İzcan, işsizlik oranlarının artması yanında yeni iflasların da kapıda olduğuna vurgu yaparak, hükümetin bunlarla ilgili önlem alacak hiçbir tedbirinin olmadığını belirtti. İzcan, hükümetin ülkeyi günübirlik idare etmeye çalıştıklarına dikkat çekerek, “kriz ve kaosa sürükleniyoruz” diye konuştu. İzcan, şöyle devam etti, “Tüm bunlara bağlı olarak trafik kazaları yaşanıyor, patlamada çocuklar ölüyor. Çünkü burası askeri bölgedir, patlamayan mermiler vardır. 

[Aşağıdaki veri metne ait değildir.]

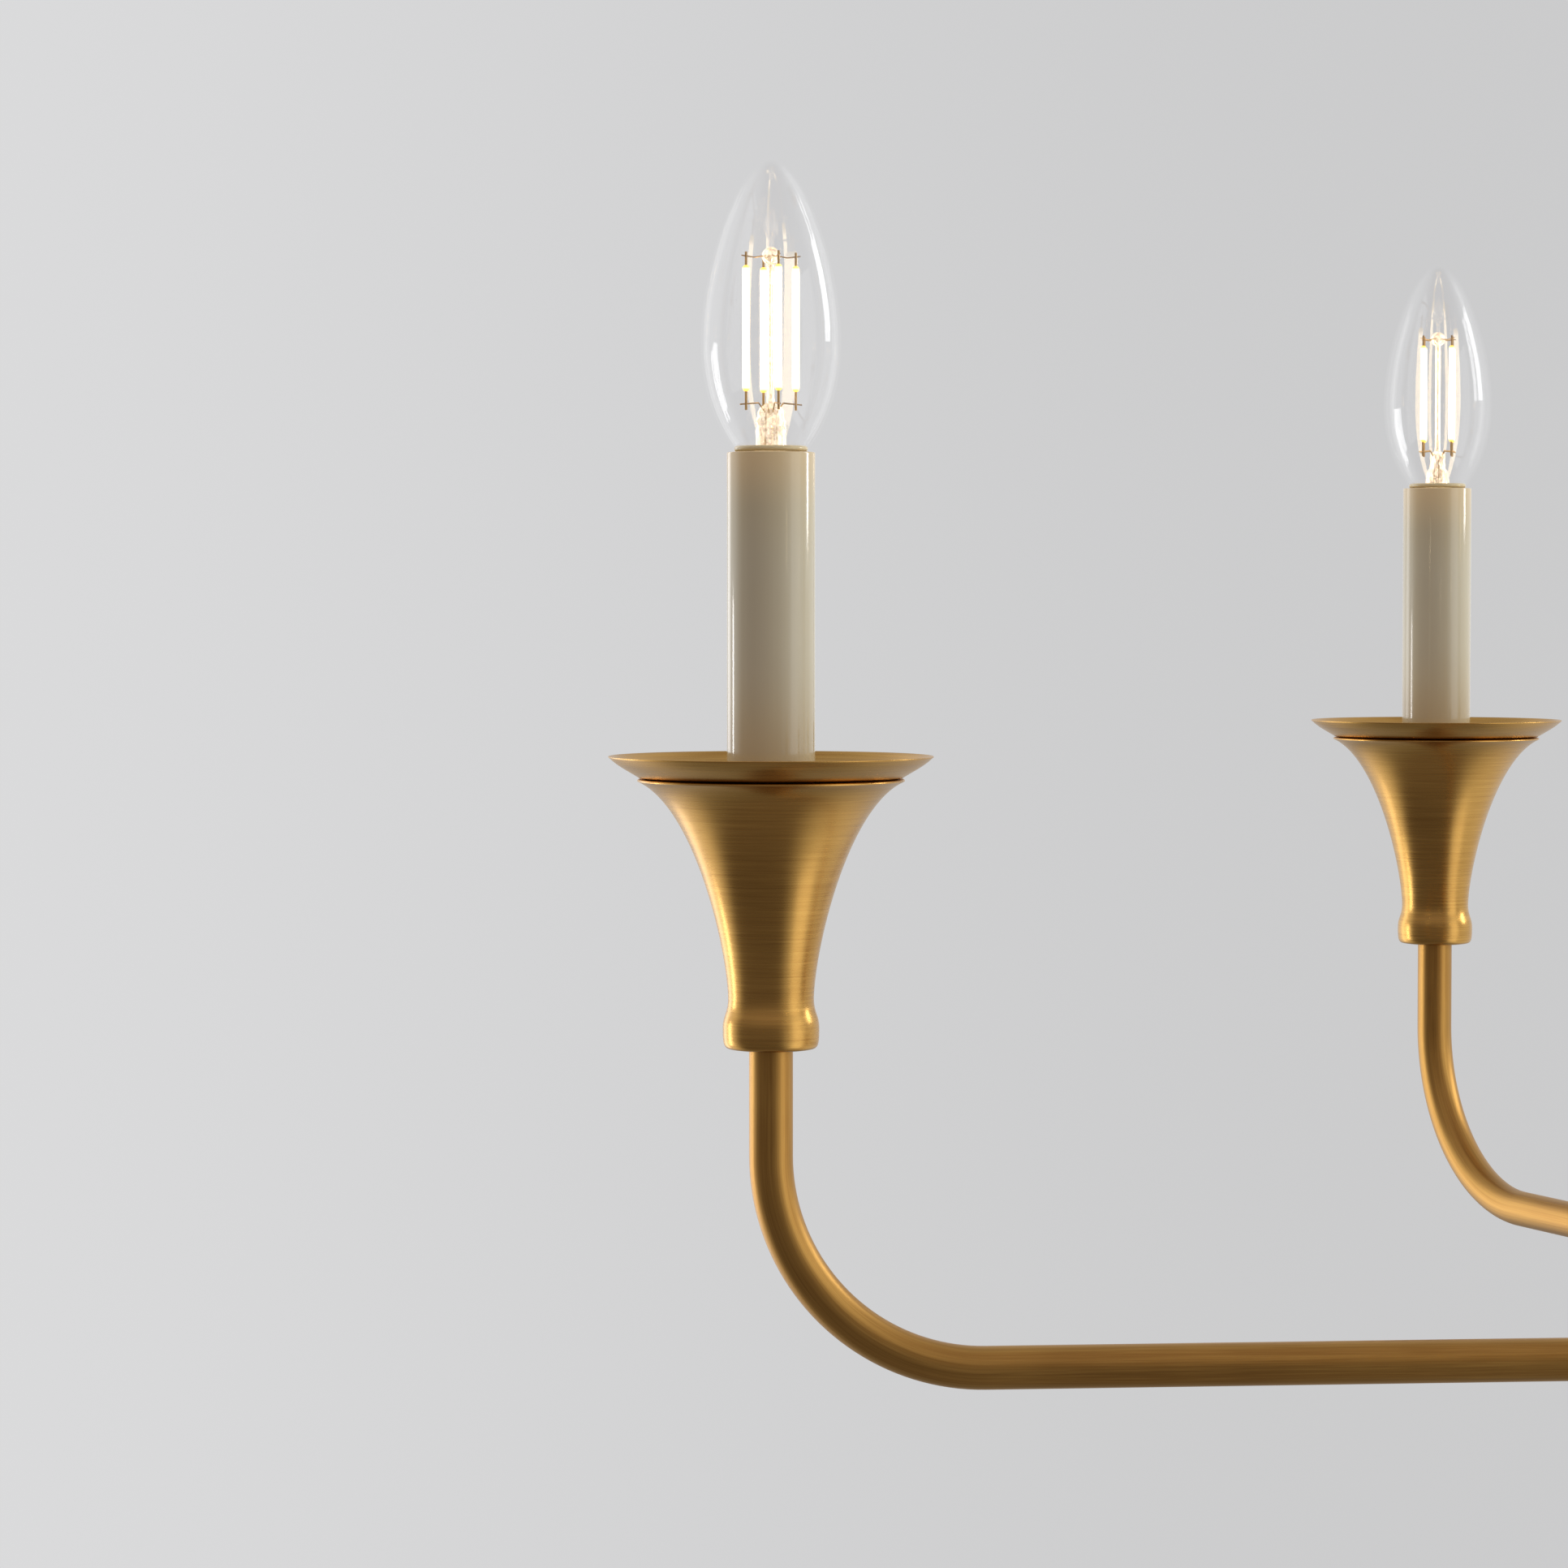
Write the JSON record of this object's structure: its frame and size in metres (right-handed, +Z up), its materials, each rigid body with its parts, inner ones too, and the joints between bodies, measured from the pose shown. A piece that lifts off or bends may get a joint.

Küçük işletmeler kapanıyor, üretici iflas ediyor. Üretici üretemiyor ya da ürettiğini satamıyor. Şimdi Türkiye’den çok yakında gelecek olan protokol dayatılacaktır. Yeni yıla Türkiye’den dayatılacak olan bir protokolle gireceğimizi düşünüyorum. Kamuya ait geriye ne kalmışsa hepsini özelleştirme adı altında dış güçlere ve dış sermayeye Ercan Havaalanı’nda yaptıkları gibi peşkeş çekecekler.” İzzet İzcan, hükümetin 2019 yılı başında açıklanacak olan ekonomik protokolü imzalayarak Türkiye’den para almanın yolunu deneyeceğini ifade ederek, burada reform adına bir şeyin olmadığını söyledi. İzcan, dolayısıyla sıkıntıların devam edeceğini, hükümette bulunanların da bu düzenin mimarlarından olduğunu kaydetti. İzcan, bu noktada yapılması gerekenin siyasi partiler, sivil toplum örgütlerinin halkla birlikte sokağa inmeleri olduğunu ifade ederek, “bu olmadığı sürece bu dayatmalar hep olacak, bu krizler hep yaşanacak. Bunun sonunda da halk bu krizler altında ezilecektir. Hükümetin varlığı ve yokluğu bir şey ifade etmiyor” dedi. 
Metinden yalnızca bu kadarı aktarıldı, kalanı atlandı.